I have already commented on my feelings, as the mother of two biracial children, when facing the tendency to consider all children with some African or African American blood as black. It took me a while to warm up to Obama because of that only, because I felt that by declaring himself black, he somehow rejected his white mother AND white grandparents who raised him. I had to read his book, Dreams from My Father, to understand his search for identity and the way he came to terms with it, himself. And I’ve always liked and admired Tiger Wood’s refusal to be labelled a Black man, considering his diverse heritage, and how he came up with his own word (cablinasian).
This above is the title of a trailer I saw on Facebook, a few days ago (watch the beginning, and then click again on the video to see the interviews.)
Not that the subject comes up that often. We do not live in the US, and even though I often miss it and wish at times I could be back in Park Slope, Brooklyn, I’ve also always felt that it might be better for our daughters to grow up far from all the race issues that are so big over there. Not saying that there aren’t race issues in other countries. Do I wish. But they don’t seem to be as raw, painful and overly present as they are in the US.
Yes, racism is strong in India. The whiter the better. Still, Indians are brown people, which means that my children blend in perfectly, here. Recently, as we waited to hear about our next post, a couple of Latin American countries came up as possibilities, one of them being Argentina, and even though I did not veto it (I have a list of requirements that evolves with time, and our experiences; up till now, it included good internet access, a good school – although, as experienced here, what you see on the Internet or during a first visit of a school is in no way a guarantee that said school will live up to its promises – reasonable supply and security situation, not necessarily in that order) I had growing misgivings about it, and when it turned out that we’re not going there, I breathed a huge sigh of relief. Why? Well, Argentina is known to be a country of white people, and as I said to my husband, “If we must live in a society that is more backward than forward when it comes to race issues, I’d rather be in a brown racist society than a white one.”

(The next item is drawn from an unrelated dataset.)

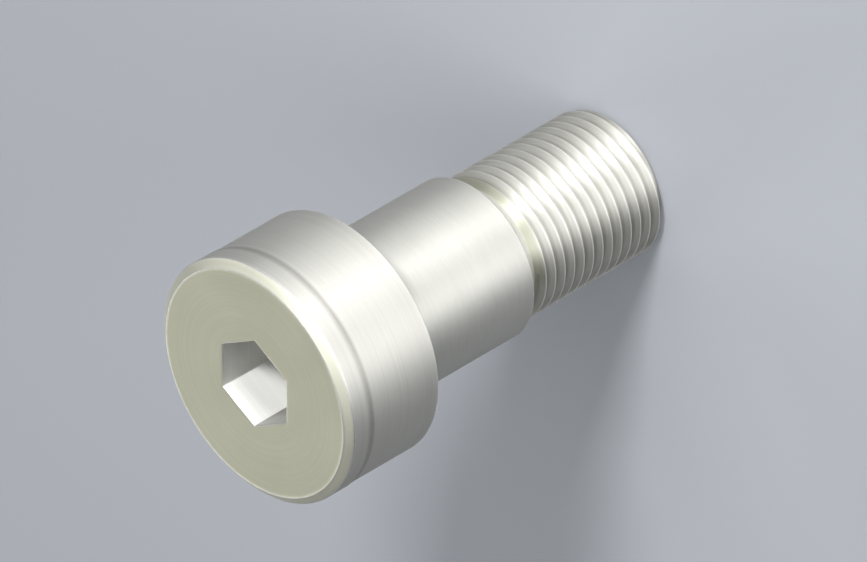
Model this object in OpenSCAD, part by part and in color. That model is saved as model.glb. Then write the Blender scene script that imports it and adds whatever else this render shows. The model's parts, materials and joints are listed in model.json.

Anyway, the video and its title stirred some conversation. The documentary film maker, Carolyn Battle’s website, mentions “Private Conversations” as a title for the movie, so not sure how the other one came about – catchier, maybe. No matter, I found it very interesting.
I often wonder about how my children perceive themselves? Do they even think about it? I’m not sure. As mentioned before, here, I always tell them they’re cinnamon in the case of the older one, and toffee brown, for the younger. But they’re very aware of the fact that I’m white, and Dad is Black. The other day, we were at the beach in Goa, and two dogs, a white one, and a black one, were walking together, and my husband took a picture and they ran to show it to me, saying ” this is Mom and Dad.” But do they, or will they, one day, feel that they need to belong to one race or another, as did most of the people interviewed in this trailer? Will they feel rejected by one race or the other and feel they don’t belong anywhere?
One thing is sure, as a white mother of biracial children, I was glad to see this video. It may not be politically correct to say this, but I refuse to subscribe to the “one drop rule.” I’ve said it before and I repeat it here. It has nothing to do with rejecting the black race, and all to do with stating the facts. My children are no more black than they’re white, so why should anyone (including themselves) deny their whiteness? Reminds me of a time when teachers would ask children at the beginning of the school year, in France, whether they were from another country, and I would get up, along with the few other children of immigrant parents, and the teacher would invariable ask me to sit back because “You are French.” It made me so angry. I was and felt as much French as I was and felt Spanish. To me, there was a clear line running down the length of my body, right in the middle, and one part was French, the other Spanish, and telling me that I was French only just because I happened to have the “right” passport felt profoundly wrong. I was only 6 or 7 at the time, so unable to articulate this as clearly as I do it, now, but I vividly remember my feelings.
Children (and adults, too, for that matter) should be allowed to embrace their heritages and diversity in all their fullness, wholeness and richness. No one should feel that they have to cut or ignore parts of who they are just so they can fit into the boxes offered them. And if the need to fit into a box is stronger, then create new and accurate ones that “feel” right, like Tiger Wood.